5 thoughts on “Canadian Tiger Swallowtail Butterfly

  1. I love Tiger Swallowtails – I miss having the butterfly garden as I used to get a lot of them and the Red Admirals as well. There is a women not far from where I live and her backyard is a Monarch Way Station. She has a beautiful yard in a residential neighborhood. Every year she hosts a view of her backyard and the price of admission is a donation that goes to local animal shelters. The donation is not money, but helping to fulfill the needs on the shelters’ want lists (paper towels, paper plates, pet food or treats). This year, instead of doing the ‘Open Butterfly Garden” around Labor Day, she is doing two viewings, one on July 14th for all butterflies and one in September just for Monarchs. Last time I went it was overcast so not too many butterflies. I’m hoping it is better weather this time (although stringing more than a few days together without rain has become a real challenge these days).

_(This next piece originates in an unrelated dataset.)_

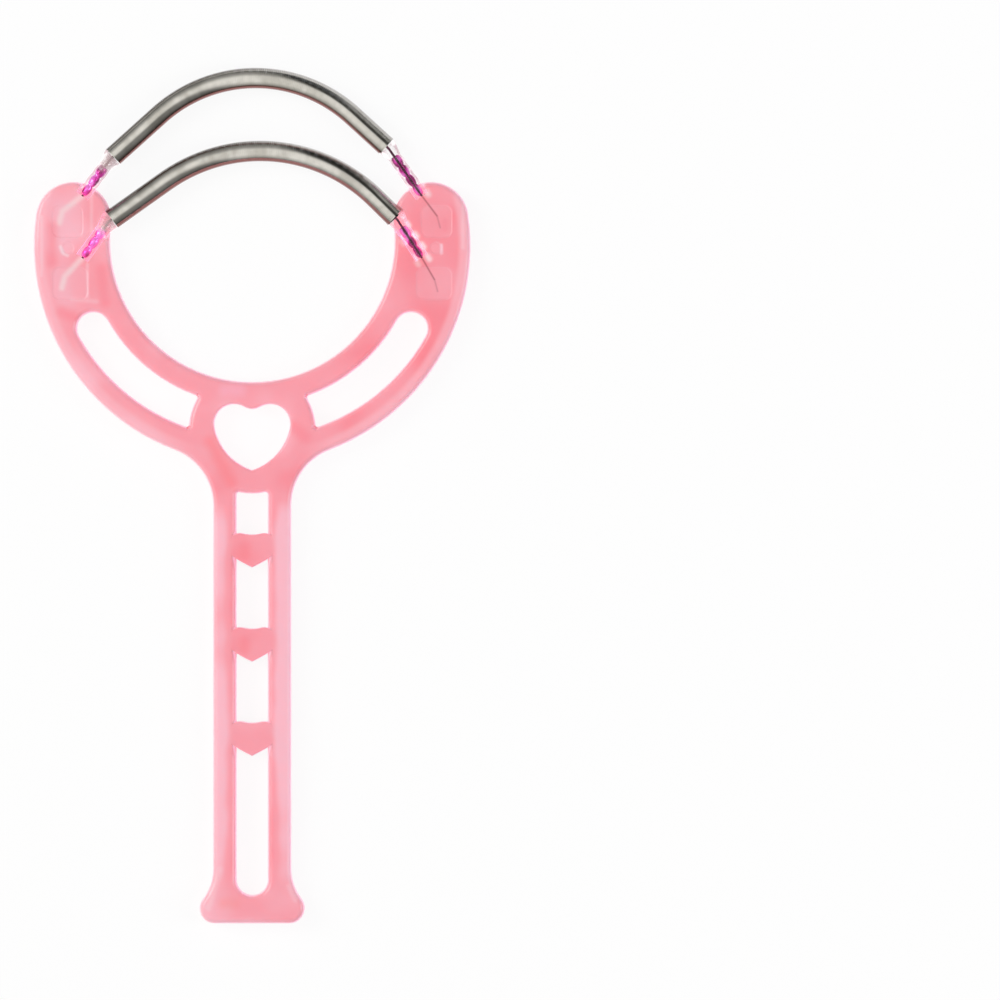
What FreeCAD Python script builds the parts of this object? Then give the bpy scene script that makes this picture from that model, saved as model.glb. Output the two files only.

    1. How lucky you are to live near such a wonderful resource! Hope the two viewings are good photo days for you!
      I’ve only ever seen one lone Monarch butterfly in my Alberta yard. It was one of the most exciting bug sightings ever!
      When I started this Swallowtail post, I had two sets of photos that I thought were Canadian Tigers. Then I realized that one of the sets was indeed a Swallowtail, but not a Tiger. I’ll post them next week!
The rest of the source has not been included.